Dak Prescott Is About to Get Paid and There's Nothing the Cowboys Can Do About It

Dak Prescott
Dak Prescott / Harry How/Getty Images

Negotiations between Dak Prescott and the Dallas Cowboys continue in earnest as the quarterback attempts to lock down long-term security at the highest rate possible and the franchise attempts to lower his price tag down to what they feel is a reasonable level. If all else fails, Prescott will likely play on the franchise tag yet again in 2021 with his salary increasing 20 percent to a hefty $37.1 million. That road would lead to another whole offseason of the same rumors we heard last year and surely will hear this year.

The latest report from Jane Slater suggested Prescott is looking to get paid "right behind" Patrick Mahomes, which would essentially reset the market rate for top-flight quarterbacks. Again. By that metric, he wants a bigger deal than either Russell Wilson or Deshaun Watson signed last offseason. Pro Football Talk's Mike Florio, however, doesn't believe the current market value for franchise QBs matters in the slightest.

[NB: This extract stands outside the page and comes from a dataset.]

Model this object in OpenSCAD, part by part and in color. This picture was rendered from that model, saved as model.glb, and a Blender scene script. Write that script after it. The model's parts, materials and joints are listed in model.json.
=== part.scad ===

Florio is essentially saying that Prescott is going to get paid no matter what. It's simply a matter of who is doing the paying.

The Cowboys do not have an easy choice. They could capitulate to whatever Prescott's current salary demands are, which would be a shorter contract in the realm of $40 million per season and guaranteed money nearing or surpassing $100 million. That is a lot of money for a team that already has a handful of huge contracts on the books and for a quarterback coming off a season-ending injury. But what other option do they have?

Replacing Prescott is not as simple as tagging-and-trading him to the Seahawks for Wilson or the Texans for Watson. Dallas has the No. 10 overall pick in this year's draft, just out of range for the best QB prospects in this year's draft. The free agent market doesn't have anyone with the same ceiling as Prescott. Dallas is built to win now and Prescott is their only real path to contending. Locking him down to a long-term deal this offseason would be ideal, but they can afford to franchise-tag him again and pay him $37 million for 2021.

What they can't do is franchise-tag him for a third year in a row if they can't agree to a deal this offseason or next. As Florio points out, doing so would cost the Cowboys $54 million. Even if the cap skyrockets next year as the revenue stream reverts back to something resembling normal with (hopefully) more fans in stands by the fall, Dallas can't afford to pay one guy $54 million.

So their choices are as follows: sign Prescott to a deal this offseason, sign Prescott to a deal next offseason, or let him walk next offseason for nothing because they can't tag him again. That's an uncomplicated place of leverage for Prescott and his agents. He'll get more than market value if he hits free agency because players of his caliber at that position at that age are never, ever free agents. The money is coming his way no matter what.

The only risk for Prescott is what unfolded last year. He gets tagged, makes an enormous amount of money, but gets hurt and potentially tanks his value. If he broke that same ankle again in 2021, who knows what he would look like? Prescott would have made more than $70 million between the two franchise tags for his troubles if that does happen, but that is not the $100 million-plus he could earn if he signs on the dotted line.

Prescott is getting paid. The Cowboys won't bend as of now to giving him what he wants. But at some point both sides will reach an impasse, where Prescott has to decide how big of a risk he wants to take in 2021 and the Cowboys have to evaluate the likelihood of Prescott heading elsewhere and leaving them with nothing but empty wallets for their troubles. That is where the future of the franchise will be determined.